= Red–red–green coalition =

German political term

Red–red–green coalition, alternatively "red–green–red" or "green–red–red", refers to a left-wing political alliance of two "red" social democratic, socialist, or communist parties with one "green" environmentalist party.

==By country==
===Austria===
In Austria, the term "red–red–green" (Rot-rot-grün) refers to a coalition between the Social Democratic Party of Austria (SPÖ), Communist Party of Austria (KPÖ), and The Greens. Red refers to the SPÖ and KPÖ and green refers to the Greens, although the KPÖ is sometimes denoted as "dark red" (Dunkelrot). Such a coalition has been discussed almost exclusively in the context of local politics in Graz, Austria's second-largest city, where the KPÖ has maintained a strong presence since the late 1990s. Unsuccessful discussions took place for such a coalition after the 2003 local election. In the 2021 Graz local election, the three "red–red–green" parties won a majority on the city council and subsequently formed a coalition government.

===France===
In Paris, a coalition of Socialist, Communist, and Green parties swept to power in 2014. In the following years, the city rose to the top of ratings for cycling-friendly cities, and became what Slate called "utopia for cyclists and pedestrians".

===Germany===

In Germany, "red–red–green" (Rot-rot-grün), often shortened to "R2G", refers to a coalition between the Social Democratic Party of Germany (SPD), The Left, and Alliance 90/The Greens. The name refers to the traditional colours of the parties, with red for the SPD and the Left and green for the Greens, although the Left is typically represented by purple to distinguish it from the SPD.

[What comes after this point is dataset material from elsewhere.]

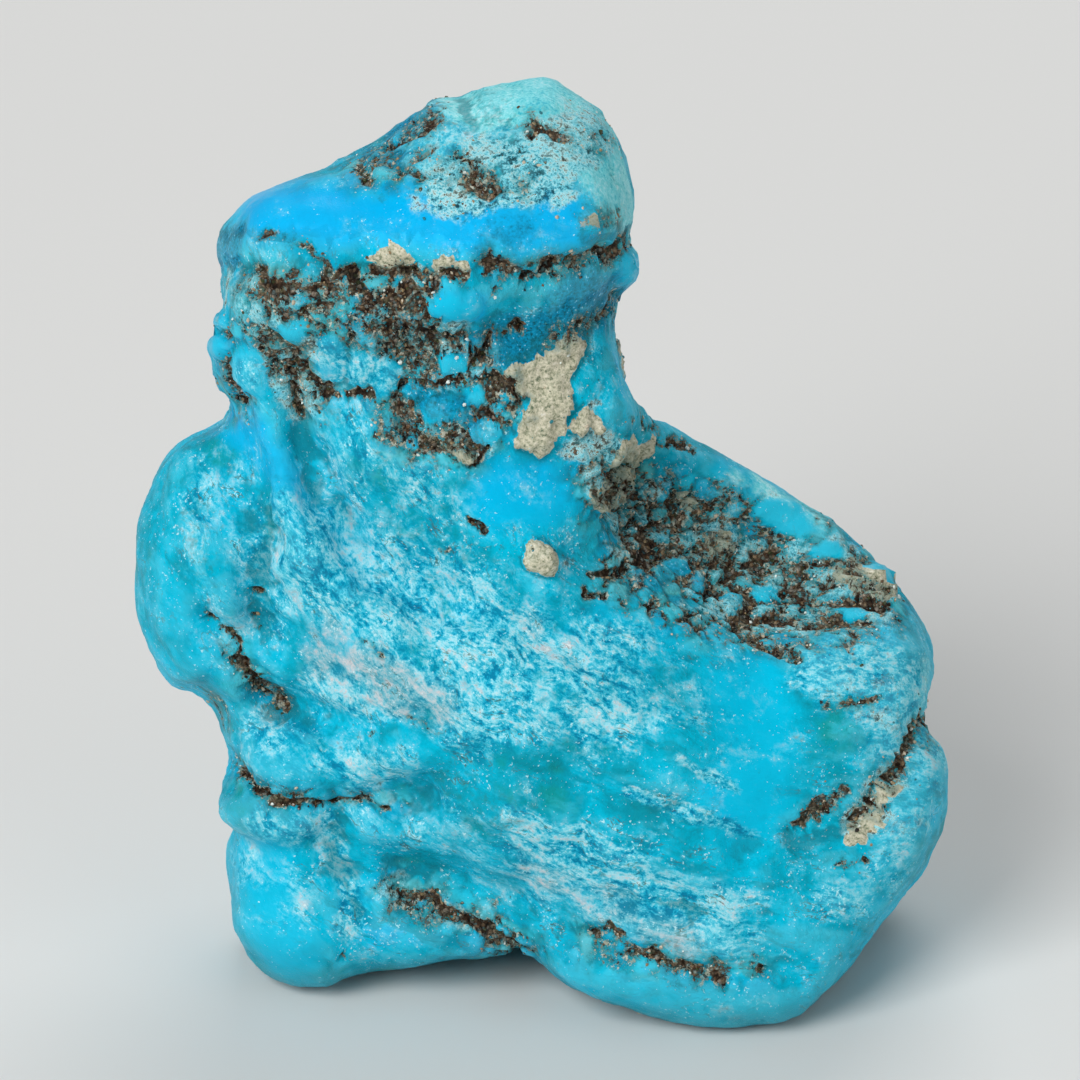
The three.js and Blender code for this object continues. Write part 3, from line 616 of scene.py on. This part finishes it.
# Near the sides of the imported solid's box the relief is squeezed so that it stays inside.
ROOM = 0.25  # mm
low, high = np.array(cad_box[0]) / MM, np.array(cad_box[1]) / MM
past = np.maximum(moved - (high - ROOM), 0)
moved += ROOM * (1 - np.exp(-past / ROOM)) - past
past = np.maximum(low + ROOM - moved, 0)
past[:, 2] = 0
moved += past - ROOM * (1 - np.exp(-past / ROOM))
moved[:, 2] = np.maximum(moved[:, 2], 0)
write_points(stone.data, moved)

# How far each point lies below its surroundings, for the painted shade in the hollows and the painted
# highlight on the crowns.
HOLLOW_DEPTH = 0.12  # mm between a worn crown and the bottom of a hollow
moved, facing = read_points(stone.data)
sunk = np.sum((smoothed(moved, 10) - moved) * facing, axis=1)
hollow = np.clip(0.5 + sunk / HOLLOW_DEPTH, 0, 1)


def store(mesh, name, columns):
    """Keeps up to three numbers a point on the mesh, for the material to read."""
    kept = np.zeros((len(mesh.vertices), 3), dtype=np.float32)
    kept[:, : len(columns)] = np.stack(columns, axis=1)
    mesh.attributes.new(name, "FLOAT_VECTOR", "POINT").data.foreach_set("vector", kept.ravel())


FIELDS = {
    "earth": ("filled", "cream", "green"),
    "bloom": ("chalk", "deep", "smooth"),
    # hollow sets the painted shade and the painted highlight; bleach and grit are the stone's own
    "wear_and_shading": ("hollow", "bleach", "grit"),
    "knots": ("seam", "tone", "nodular"),
    "veils": ("island", "blush"),
}
known = {**mineral, "filled": filled, "hollow": hollow, "seam": seam, "tone": tone, "nodular": nodular}
known["island"] = island * frontness
for name, kinds in FIELDS.items():
    store(stone.data, name, [known[kind] for kind in kinds])
store(stone.data, "layers", (layer, along, skin[:, 1]))

# ---------------------------------------------------------------------------
# Raw turquoise: a hydrated copper phosphate, waxy and nearly opaque, IOR about 1.6. Its
# dense parts are a smooth even sky blue. Weathered layers bleach to chalky white flecks,
# and the veins are crumbs of brown limonite, pale quartz and clay. Scales are real:
# matrix crumbs 0.12 mm, flecks 0.2 mm across and 0.6 mm long, sand 0.17 mm.
# ---------------------------------------------------------------------------


def linear(colour):
    """An sRGB hex colour as the linear colour and alpha that a shader takes."""
    parts = [int(colour[i : i + 2], 16) / 255 for i in (1, 3, 5)]
    return [c / 12.92 if c <= 0.04045 else ((c + 0.055) / 1.055) ** 2.4 for c in parts] + [1]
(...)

Although the possibility of such a coalition was discussed as early as the 1990s, it took until 2014 for the first red–red–green government to take office on a state level. Prior to this, unsuccessful discussions took place in the states of Saarland and Thuringia after their respective state elections in 2009, and North Rhine-Westphalia in 2010. Furthermore, minority governments between the SPD and Greens received external support from the Left (previously the Party of Democratic Socialism, PDS) in Saxony-Anhalt from 1994 to 1998, Berlin from 2001 to 2002, and North Rhine-Westphalia from 2010 to 2012. The first red–red–green coalition government was formed in 2014 in Thuringia, where it was led by The Left. Red–red–green coalitions have since been formed in Berlin in 2016 and Bremen in 2019, both under the leadership of the SPD.

Such coalitions have been established on a local level in cities including Dresden, Erfurt, and Saarbrücken. The possibility of a federal red–red–green coalition has been discussed at various times. In 2009, a group of members of the federal parliament from the SPD, Left, and Green parties began attending joint meetings at Berlin's Café Walden. They were subsequently dubbed the "Oslo group" in reference to the then-governing coalition of Norway comprising the Labour Party (red), Centre Party (green), and Socialist Left (red). After the 2013 federal election, both the Greens and SPD declared their willingness to consider a red–red–green coalition in the future. The coalition was widely discussed in the lead-up to the 2021 federal election, and the possibility of entering government played a major role in the Left's election strategy. The three parties ultimately fell short of a combined majority.

===Norway===
In Norway, the red–green coalition was a coalition government of the Labour Party (Ap), Socialist Left Party (SV), and Centre Party (Sp). Unlike most similar coalitions, the "green" Centre Party is a centrist, Eurosceptic Nordic agrarian party rather than a conventional green party. The red–green coalition took office after the 2005 election and governed until its defeat in the 2013 election. Despite the dissolution of the coalition, the three parties are often collectively referred to with the "red–green" label. They again won a combined majority in the 2021 election and sought to form a coalition. However, negotiations were unsuccessful and the SV did not join the government.

===Sweden===
In Sweden, the Red-Greens (De rödgröna) was a political alliance in Sweden, established on 7 December 2008. It consisted of the Social Democrats, Left Party and Greens in the Riksdag, sitting in opposition to the centre-right Alliance for Sweden coalition government. The Red-Greens aimed to achieve a majority at the 2010 Swedish general election and form a coalition government. However, they failed to unseat the incumbent centre-right Alliance government, and the pact was dissolved in October 2010. The Social Democrats and Greens maintained close cooperation and formed a minority coalition government after the 2014 Swedish general election, with the Left Party providing confidence and supply.